**TASK DETAILS**
Copy out each line that mentions the word "scene".

**RECORDS TO USE**
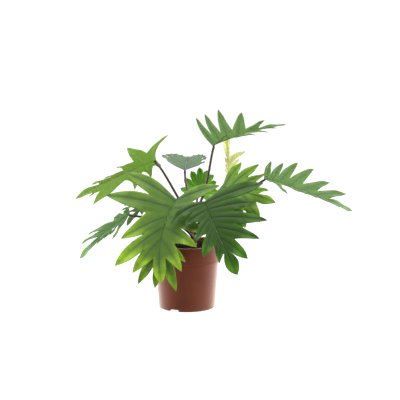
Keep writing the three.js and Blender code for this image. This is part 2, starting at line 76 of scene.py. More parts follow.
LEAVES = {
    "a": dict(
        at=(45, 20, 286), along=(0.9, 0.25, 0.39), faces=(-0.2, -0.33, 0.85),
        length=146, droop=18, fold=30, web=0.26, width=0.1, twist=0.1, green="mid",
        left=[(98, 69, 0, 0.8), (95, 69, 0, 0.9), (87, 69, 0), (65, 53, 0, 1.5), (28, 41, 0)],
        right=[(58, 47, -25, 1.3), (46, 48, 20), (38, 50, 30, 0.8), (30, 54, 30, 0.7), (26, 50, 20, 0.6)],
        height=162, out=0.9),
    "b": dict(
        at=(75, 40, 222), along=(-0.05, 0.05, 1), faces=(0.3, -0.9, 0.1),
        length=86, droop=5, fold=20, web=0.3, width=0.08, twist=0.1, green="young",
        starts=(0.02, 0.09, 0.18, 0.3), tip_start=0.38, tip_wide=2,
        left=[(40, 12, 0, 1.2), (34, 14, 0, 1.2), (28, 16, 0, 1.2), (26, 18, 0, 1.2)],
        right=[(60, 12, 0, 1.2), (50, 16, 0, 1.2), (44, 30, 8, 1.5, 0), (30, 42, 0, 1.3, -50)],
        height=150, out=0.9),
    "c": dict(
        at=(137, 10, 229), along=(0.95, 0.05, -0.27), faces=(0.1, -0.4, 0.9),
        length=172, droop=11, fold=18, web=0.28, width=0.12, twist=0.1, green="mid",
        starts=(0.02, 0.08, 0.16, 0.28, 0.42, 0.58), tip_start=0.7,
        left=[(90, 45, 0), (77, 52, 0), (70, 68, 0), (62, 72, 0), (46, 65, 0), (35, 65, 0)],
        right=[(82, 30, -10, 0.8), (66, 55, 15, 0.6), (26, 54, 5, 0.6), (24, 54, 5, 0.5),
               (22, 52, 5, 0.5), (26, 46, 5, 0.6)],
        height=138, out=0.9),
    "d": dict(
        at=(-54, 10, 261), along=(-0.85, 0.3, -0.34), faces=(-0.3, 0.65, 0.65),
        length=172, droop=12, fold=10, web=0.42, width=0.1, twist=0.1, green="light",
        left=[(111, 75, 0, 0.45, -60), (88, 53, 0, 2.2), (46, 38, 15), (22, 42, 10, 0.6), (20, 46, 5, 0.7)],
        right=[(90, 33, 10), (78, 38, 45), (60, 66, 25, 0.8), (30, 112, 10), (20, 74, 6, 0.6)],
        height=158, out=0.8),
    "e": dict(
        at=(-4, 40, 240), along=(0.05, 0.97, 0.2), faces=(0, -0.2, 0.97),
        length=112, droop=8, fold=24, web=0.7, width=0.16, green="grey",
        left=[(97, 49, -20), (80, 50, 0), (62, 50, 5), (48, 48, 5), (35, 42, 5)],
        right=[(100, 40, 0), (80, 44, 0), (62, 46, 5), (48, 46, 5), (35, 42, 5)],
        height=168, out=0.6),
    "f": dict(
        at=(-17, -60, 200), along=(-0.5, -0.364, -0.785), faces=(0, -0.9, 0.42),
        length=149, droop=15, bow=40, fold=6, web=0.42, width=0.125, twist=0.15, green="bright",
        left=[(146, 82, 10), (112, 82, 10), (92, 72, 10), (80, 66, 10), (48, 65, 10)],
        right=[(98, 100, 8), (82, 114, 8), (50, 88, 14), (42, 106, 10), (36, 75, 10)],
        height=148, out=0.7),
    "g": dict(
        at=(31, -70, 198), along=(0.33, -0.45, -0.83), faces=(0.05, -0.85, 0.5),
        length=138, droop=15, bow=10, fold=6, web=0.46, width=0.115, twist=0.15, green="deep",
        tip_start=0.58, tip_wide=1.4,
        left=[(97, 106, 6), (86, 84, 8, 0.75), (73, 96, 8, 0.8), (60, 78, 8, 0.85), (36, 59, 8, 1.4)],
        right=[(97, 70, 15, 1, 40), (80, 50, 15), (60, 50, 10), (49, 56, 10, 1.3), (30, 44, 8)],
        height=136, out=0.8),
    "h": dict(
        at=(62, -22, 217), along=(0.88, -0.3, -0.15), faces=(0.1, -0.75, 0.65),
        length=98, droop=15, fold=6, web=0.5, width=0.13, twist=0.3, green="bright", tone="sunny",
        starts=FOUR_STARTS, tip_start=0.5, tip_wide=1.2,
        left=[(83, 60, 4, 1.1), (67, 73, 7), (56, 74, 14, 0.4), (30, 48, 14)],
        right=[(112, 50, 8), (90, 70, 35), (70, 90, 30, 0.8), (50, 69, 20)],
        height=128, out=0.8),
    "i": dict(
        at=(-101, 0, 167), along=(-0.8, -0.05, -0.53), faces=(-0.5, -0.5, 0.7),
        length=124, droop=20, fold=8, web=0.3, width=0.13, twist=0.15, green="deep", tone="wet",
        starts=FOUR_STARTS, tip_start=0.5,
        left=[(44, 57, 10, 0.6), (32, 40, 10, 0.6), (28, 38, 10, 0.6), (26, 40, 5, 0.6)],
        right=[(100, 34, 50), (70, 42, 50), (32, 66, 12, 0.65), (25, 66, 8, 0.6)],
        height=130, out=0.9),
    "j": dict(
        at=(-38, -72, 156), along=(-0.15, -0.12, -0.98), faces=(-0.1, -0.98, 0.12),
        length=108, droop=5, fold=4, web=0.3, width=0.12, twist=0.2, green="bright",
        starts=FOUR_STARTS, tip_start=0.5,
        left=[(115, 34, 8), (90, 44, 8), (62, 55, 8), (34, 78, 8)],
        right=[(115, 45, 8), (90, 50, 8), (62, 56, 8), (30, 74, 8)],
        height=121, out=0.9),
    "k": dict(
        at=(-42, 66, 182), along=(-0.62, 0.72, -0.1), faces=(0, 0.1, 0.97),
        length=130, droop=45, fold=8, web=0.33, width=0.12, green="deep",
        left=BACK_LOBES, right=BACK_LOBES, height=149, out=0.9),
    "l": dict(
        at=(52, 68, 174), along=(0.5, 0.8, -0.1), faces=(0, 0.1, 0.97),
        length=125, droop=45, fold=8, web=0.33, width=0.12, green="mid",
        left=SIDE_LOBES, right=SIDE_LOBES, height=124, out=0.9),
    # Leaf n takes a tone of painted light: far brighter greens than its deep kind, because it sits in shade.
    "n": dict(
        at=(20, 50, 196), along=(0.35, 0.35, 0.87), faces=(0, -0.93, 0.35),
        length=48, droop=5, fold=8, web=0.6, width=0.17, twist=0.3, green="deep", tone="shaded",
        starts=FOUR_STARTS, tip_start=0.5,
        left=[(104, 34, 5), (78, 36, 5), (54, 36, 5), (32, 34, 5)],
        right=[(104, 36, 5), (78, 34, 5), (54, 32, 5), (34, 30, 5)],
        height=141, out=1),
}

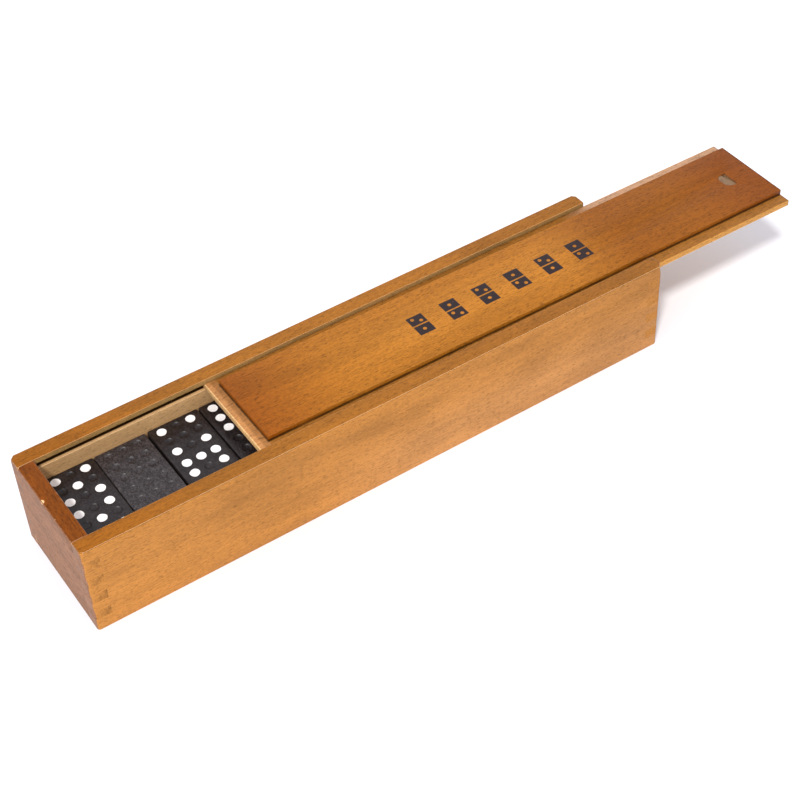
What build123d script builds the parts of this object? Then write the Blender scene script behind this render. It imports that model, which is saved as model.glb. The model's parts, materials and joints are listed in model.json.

**SOLVED EXERCISE**
Keep writing the three.js and Blender code for this image. This is part 2, starting at line 76 of scene.py. More parts follow.
What build123d script builds the parts of this object? Then write the Blender scene script behind this render. It imports that model, which is saved as model.glb. The model's parts, materials and joints are listed in model.json.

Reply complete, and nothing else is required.